Your task is to repeat only the lines from the one with "in imported if" through the one with "bpy.data.objects.remove(obj)", exactly as they stand, both ends included.

[Start of INFORMATION PROVIDED]

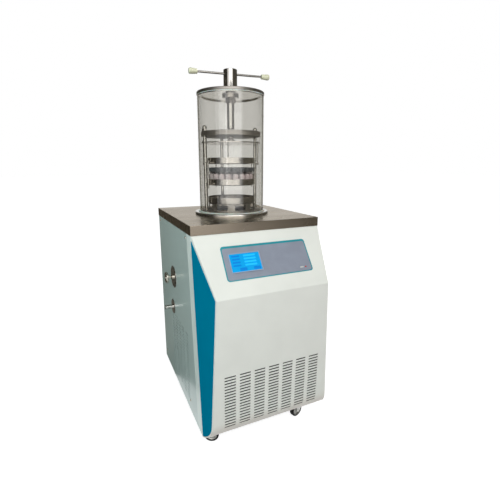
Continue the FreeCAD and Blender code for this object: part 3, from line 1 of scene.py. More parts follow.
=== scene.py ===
import json
import math
import bmesh
import bpy
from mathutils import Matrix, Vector


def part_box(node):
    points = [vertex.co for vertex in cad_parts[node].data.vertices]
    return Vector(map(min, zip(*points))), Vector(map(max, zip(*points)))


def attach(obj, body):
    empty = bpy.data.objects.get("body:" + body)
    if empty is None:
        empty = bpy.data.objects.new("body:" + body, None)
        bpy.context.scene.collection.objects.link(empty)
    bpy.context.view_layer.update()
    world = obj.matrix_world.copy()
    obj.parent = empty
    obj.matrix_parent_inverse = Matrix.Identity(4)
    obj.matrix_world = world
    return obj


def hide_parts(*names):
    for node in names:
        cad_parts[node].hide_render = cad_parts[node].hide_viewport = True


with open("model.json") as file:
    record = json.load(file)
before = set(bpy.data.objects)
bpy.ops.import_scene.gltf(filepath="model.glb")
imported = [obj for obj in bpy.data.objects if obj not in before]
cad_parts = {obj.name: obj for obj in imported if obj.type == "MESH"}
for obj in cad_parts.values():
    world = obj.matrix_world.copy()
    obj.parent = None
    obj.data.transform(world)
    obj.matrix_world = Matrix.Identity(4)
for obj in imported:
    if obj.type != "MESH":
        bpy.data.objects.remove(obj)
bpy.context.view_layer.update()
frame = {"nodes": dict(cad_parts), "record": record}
nodes = frame["nodes"]

MM = 0.001
UP = Vector((0, 0, 1))
RIGHT = Vector((1, 0, 0))
LEFT = -RIGHT
BACK = Vector((0, 1, 0))

# Places that the rest is worked out from
jar_low, jar_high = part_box("chamber_jar")
left_low, left_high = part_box("side_panel_left")
right_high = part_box("side_panel_right")[1]
rear_low, rear_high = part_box("rear_panel")
axis = Vector(((jar_low.x + jar_high.x) / 2, (jar_low.y + jar_high.y) / 2, 0))
castors = [name.removeprefix("castor_wheel_") for name in nodes if name.startswith("castor_wheel_")]
joints = {joint["name"]: joint for joint in frame["record"]["behaviour"]["joints"]}


# ------------------------------------------------------------------------------------------------
# Helpers for materials
# ------------------------------------------------------------------------------------------------


def colour(hex_code, gain=1.0):
    """An sRGB hex value as a linear colour, made darker or lighter by gain."""
    parts = [byte / 255 for byte in bytes.fromhex(hex_code)]
    linear = [p / 12.92 if p <= 0.04045 else ((p + 0.055) / 1.055) ** 2.4 for p in parts]
    return (*(min(1.0, p * gain) for p in linear), 1.0)


def add(tree, kind, inputs=(), out=0, stops=(), **settings):
    """Adds a shader node with its settings and gives one of its outputs.

    Inputs are values or links, by socket name or in order. Stops are those of a colour ramp."""
    made = tree.nodes.new("ShaderNode" + kind)
    for name, value in settings.items():
        setattr(made, name, value)
    named = inputs if isinstance(inputs, dict) else dict(enumerate(inputs))
    for name, value in named.items():
        if isinstance(value, bpy.types.NodeSocket):
            tree.links.new(value, made.inputs[name])
        else:
            made.inputs[name].default_value = value
    if stops:
        elements = made.color_ramp.elements
        for _ in stops[2:]:
            elements.new(0.5)
        for element, (place, shade) in zip(elements, stops):
            element.position = place
            element.color = shade if isinstance(shade, tuple) else (shade, shade, shade, 1)
    return made.outputs[out] if made.outputs else None


def start(name):
    """A new material with an empty node tree, and its place in the frame in metres."""
    made = bpy.data.materials.new(name)
    made.use_nodes = True
    tree = made.node_tree
    tree.nodes.clear()
    return made, tree, add(tree, "TexCoord", out="Object")


def finish(made, tree, shader):
    add(tree, "OutputMaterial", {"Surface": shader})
    return made


def grain(tree, place, size, stretch=(1, 1, 1), detail=2.0):
    """Noise with grains of one size in metres, drawn out along an axis by its stretch."""
    scale = tuple(1 / (size * s) for s in stretch)
    scaled = add(tree, "Mapping", {"Vector": place, "Scale": scale})
    return add(tree, "TexNoise", {"Vector": scaled, "Scale": 1.0, "Detail": detail}, out="Fac")


def tones(hex_code, spread=0.04):
    """Ramp stops a little darker and lighter than a colour."""
    return [(0.35, colour(hex_code, 1 - spread)), (0.65, colour(hex_code, 1 + spread))]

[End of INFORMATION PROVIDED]

» **SOLUTION TO THIS PROBLEM**:
cad_parts = {obj.name: obj for obj in imported if obj.type == "MESH"}
for obj in cad_parts.values():
    world = obj.matrix_world.copy()
    obj.parent = None
    obj.data.transform(world)
    obj.matrix_world = Matrix.Identity(4)
for obj in imported:
    if obj.type != "MESH":
        bpy.data.objects.remove(obj)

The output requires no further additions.